- WHAT NEEDS TO BE DONE:
Output every entry exactly as given.

[Scripts that build objects]
★ ★ ★

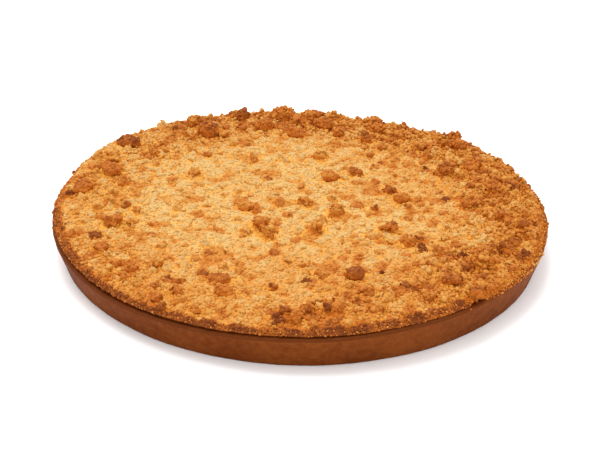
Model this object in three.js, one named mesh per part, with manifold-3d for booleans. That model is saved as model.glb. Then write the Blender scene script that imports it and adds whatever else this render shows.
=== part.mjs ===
// A round crumble tart: a shallow pastry crust with a flared wall, filled level with its rim
// and heaped with a baked crumble topping, on which the largest browned lumps lie.
// Millimetres, +Z up. The origin is on the tart's axis, on the flat underside.
import * as THREE from "three";
import { mergeVertices } from "three/addons/utils/BufferGeometryUtils.js";
import Module from "manifold-3d";

const wasm = await Module();
wasm.setup();
const { Manifold, Mesh } = wasm;

// ---- Driving dimensions of the crust
const RIM_RADIUS = 140; // outside of the rim
const BASE_RADIUS = 134.4; // outside of the foot, where the flared wall starts
const RIM_HEIGHT = 19.2; // the rim's mean height
const WALL = 4.6; // thickness of the wall
const FLOOR = 5; // thickness of the base
const CROWN = 1; // how far the rim's rounded crown rises over the wall
const FOOT_ROUND = 1.2; // radius of the rounded foot, inside and out
const FIT_GAP = 0.35; // kept between two pieces that lie against each other

// ---- Driving dimensions of the topping
const EDGE_RISE = 0.7; // the topping's edge over the rim
const DOME_RISE = 2.4; // the level top over that edge
const DOME_SLOPE = 20; // width of the slope from the edge to the level top
const BUMP = 1.6; // how far the topping's own bumps and hollows go up and down
const BUMP_PITCH = 6.1; // from a bump to a hollow beside it
const BUMP_JOSTLE = 0.5; // how far each is off its place, as a share of the pitch

// ---- Where the topping is heaped or has sunk along the rim: middle is the angle from +X and
// reach the angle to each side of it, in degrees, and rise the height over the slope there.
const BANKS = [
  { middle: 157, reach: 26, rise: 2.6 },
  { middle: 75, reach: 32, rise: -0.8 },
  { middle: 30, reach: 30, rise: 2.6 },
];

// ---- The largest lumps, each a piece of its own.
// across and back are its place in plan, width, length and height its size in millimetres,
// and turn the angle of its width from +X in degrees.
const LUMPS = [
  { across: -105, back: 64.5, width: 15, length: 10.5, height: 9, turn: -12 },
  { across: -58.5, back: 89, width: 14, length: 13, height: 12, turn: 10 },
  { across: -13.5, back: 123.5, width: 15, length: 11.5, height: 11, turn: 0 },
  { across: -23, back: 103.5, width: 12.5, length: 10, height: 8.5, turn: 25 },
  { across: -6, back: 98, width: 14.5, length: 8.5, height: 7.5, turn: -14 },
  { across: 13.5, back: 114, width: 13, length: 10, height: 9, turn: 12 },
  { across: 44.5, back: 121, width: 12, length: 9, height: 8, turn: -10 },
  { across: 48, back: 107.5, width: 16.5, length: 8.5, height: 7, turn: -24 },
  { across: 97, back: 76, width: 10, length: 8.5, height: 7.5, turn: -30 },
  { across: -111.5, back: 28.5, width: 16, length: 10, height: 7, turn: -52 },
  { across: -125, back: 8.5, width: 14, length: 11, height: 7, turn: 60 },
  { across: 16.5, back: 34, width: 11, length: 9, height: 7.5, turn: 8 },
  { across: 58, back: 7.5, width: 10.5, length: 8.5, height: 6.5, turn: 15 },
  { across: -30.5, back: -5, width: 10.5, length: 7, height: 5.5, turn: 5 },
  { across: 29.5, back: -82.5, width: 10.5, length: 9.5, height: 8, turn: 0 },
  { across: 78.5, back: -88.5, width: 11.5, length: 8.5, height: 7, turn: -32 },
  { across: -41.5, back: -88, width: 12.5, length: 7.5, height: 6, turn: 10 },
  { across: -37.5, back: -100.5, width: 11, length: 8, height: 6.5, turn: -6 },
];
const LUMP_SUNK = 0.28; // share of a lump's height that lies in the topping

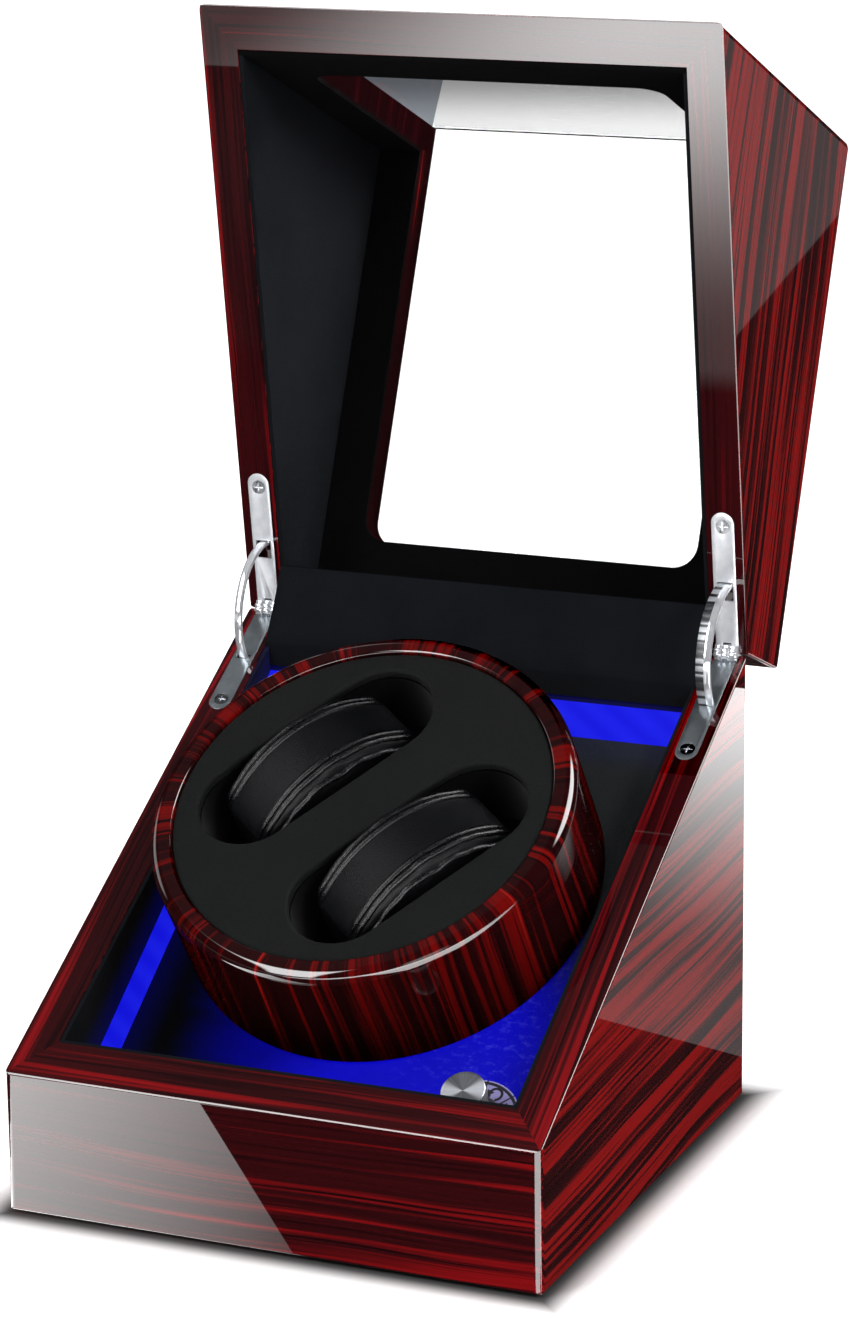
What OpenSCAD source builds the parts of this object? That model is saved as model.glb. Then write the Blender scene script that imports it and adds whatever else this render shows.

★ ★ ★

- REPLY:
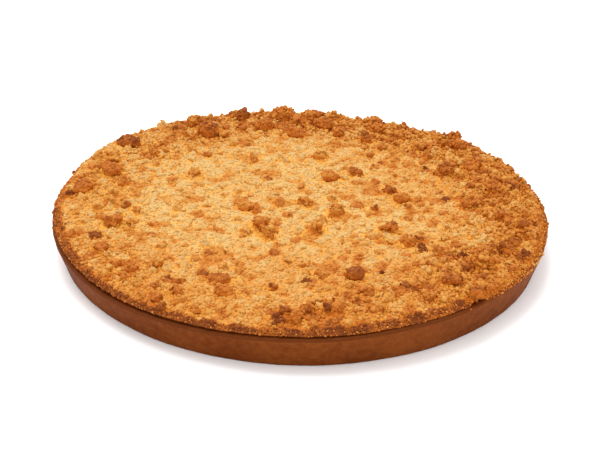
Model this object in three.js, one named mesh per part, with manifold-3d for booleans. That model is saved as model.glb. Then write the Blender scene script that imports it and adds whatever else this render shows.
=== part.mjs ===
// A round crumble tart: a shallow pastry crust with a flared wall, filled level with its rim
// and heaped with a baked crumble topping, on which the largest browned lumps lie.
// Millimetres, +Z up. The origin is on the tart's axis, on the flat underside.
import * as THREE from "three";
import { mergeVertices } from "three/addons/utils/BufferGeometryUtils.js";
import Module from "manifold-3d";

const wasm = await Module();
wasm.setup();
const { Manifold, Mesh } = wasm;

// ---- Driving dimensions of the crust
const RIM_RADIUS = 140; // outside of the rim
const BASE_RADIUS = 134.4; // outside of the foot, where the flared wall starts
const RIM_HEIGHT = 19.2; // the rim's mean height
const WALL = 4.6; // thickness of the wall
const FLOOR = 5; // thickness of the base
const CROWN = 1; // how far the rim's rounded crown rises over the wall
const FOOT_ROUND = 1.2; // radius of the rounded foot, inside and out
const FIT_GAP = 0.35; // kept between two pieces that lie against each other

// ---- Driving dimensions of the topping
const EDGE_RISE = 0.7; // the topping's edge over the rim
const DOME_RISE = 2.4; // the level top over that edge
const DOME_SLOPE = 20; // width of the slope from the edge to the level top
const BUMP = 1.6; // how far the topping's own bumps and hollows go up and down
const BUMP_PITCH = 6.1; // from a bump to a hollow beside it
const BUMP_JOSTLE = 0.5; // how far each is off its place, as a share of the pitch

// ---- Where the topping is heaped or has sunk along the rim: middle is the angle from +X and
// reach the angle to each side of it, in degrees, and rise the height over the slope there.
const BANKS = [
  { middle: 157, reach: 26, rise: 2.6 },
  { middle: 75, reach: 32, rise: -0.8 },
  { middle: 30, reach: 30, rise: 2.6 },
];

// ---- The largest lumps, each a piece of its own.
// across and back are its place in plan, width, length and height its size in millimetres,
// and turn the angle of its width from +X in degrees.
const LUMPS = [
  { across: -105, back: 64.5, width: 15, length: 10.5, height: 9, turn: -12 },
  { across: -58.5, back: 89, width: 14, length: 13, height: 12, turn: 10 },
  { across: -13.5, back: 123.5, width: 15, length: 11.5, height: 11, turn: 0 },
  { across: -23, back: 103.5, width: 12.5, length: 10, height: 8.5, turn: 25 },
  { across: -6, back: 98, width: 14.5, length: 8.5, height: 7.5, turn: -14 },
  { across: 13.5, back: 114, width: 13, length: 10, height: 9, turn: 12 },
  { across: 44.5, back: 121, width: 12, length: 9, height: 8, turn: -10 },
  { across: 48, back: 107.5, width: 16.5, length: 8.5, height: 7, turn: -24 },
  { across: 97, back: 76, width: 10, length: 8.5, height: 7.5, turn: -30 },
  { across: -111.5, back: 28.5, width: 16, length: 10, height: 7, turn: -52 },
  { across: -125, back: 8.5, width: 14, length: 11, height: 7, turn: 60 },
  { across: 16.5, back: 34, width: 11, length: 9, height: 7.5, turn: 8 },
  { across: 58, back: 7.5, width: 10.5, length: 8.5, height: 6.5, turn: 15 },
  { across: -30.5, back: -5, width: 10.5, length: 7, height: 5.5, turn: 5 },
  { across: 29.5, back: -82.5, width: 10.5, length: 9.5, height: 8, turn: 0 },
  { across: 78.5, back: -88.5, width: 11.5, length: 8.5, height: 7, turn: -32 },
  { across: -41.5, back: -88, width: 12.5, length: 7.5, height: 6, turn: 10 },
  { across: -37.5, back: -100.5, width: 11, length: 8, height: 6.5, turn: -6 },
];
const LUMP_SUNK = 0.28; // share of a lump's height that lies in the topping

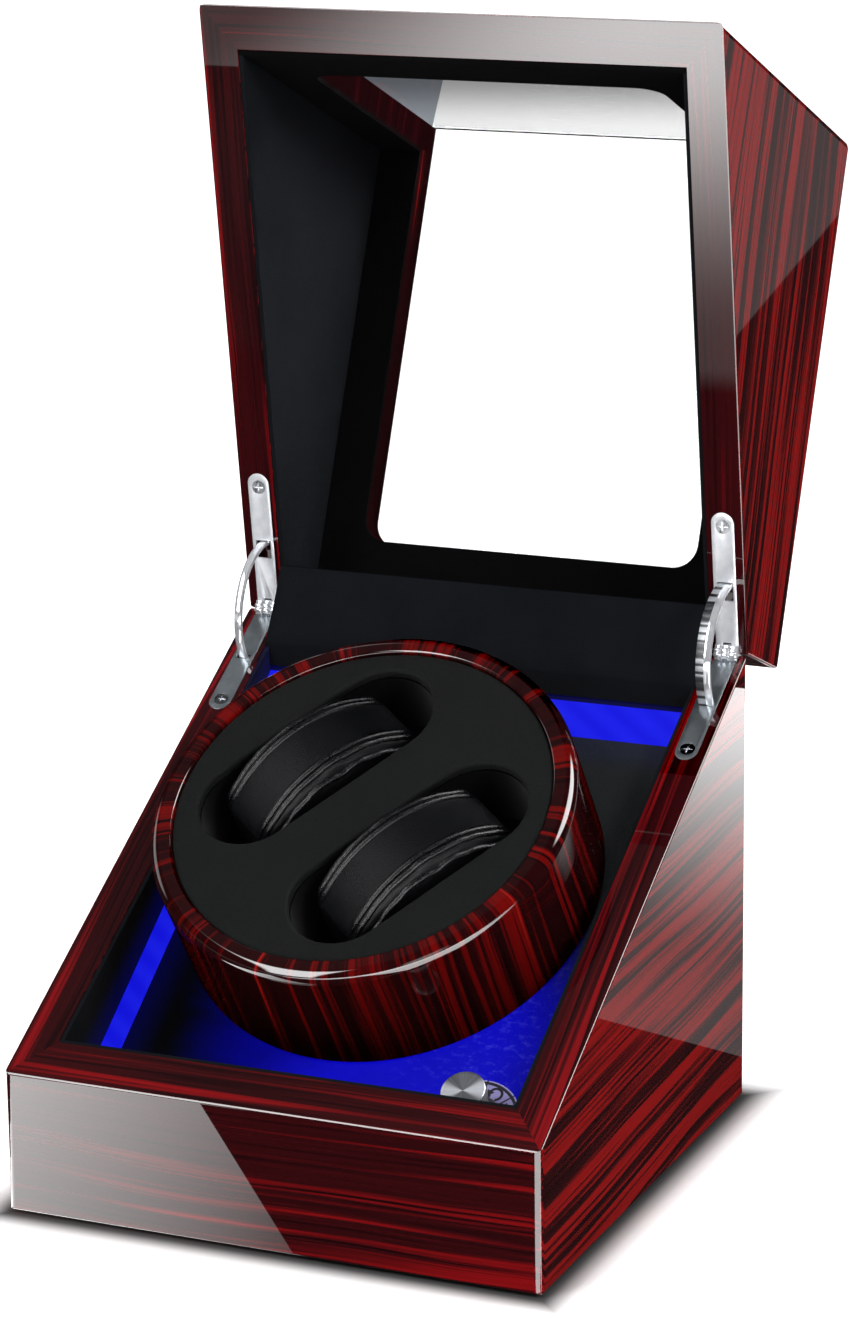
What OpenSCAD source builds the parts of this object? That model is saved as model.glb. Then write the Blender scene script that imports it and adds whatever else this render shows.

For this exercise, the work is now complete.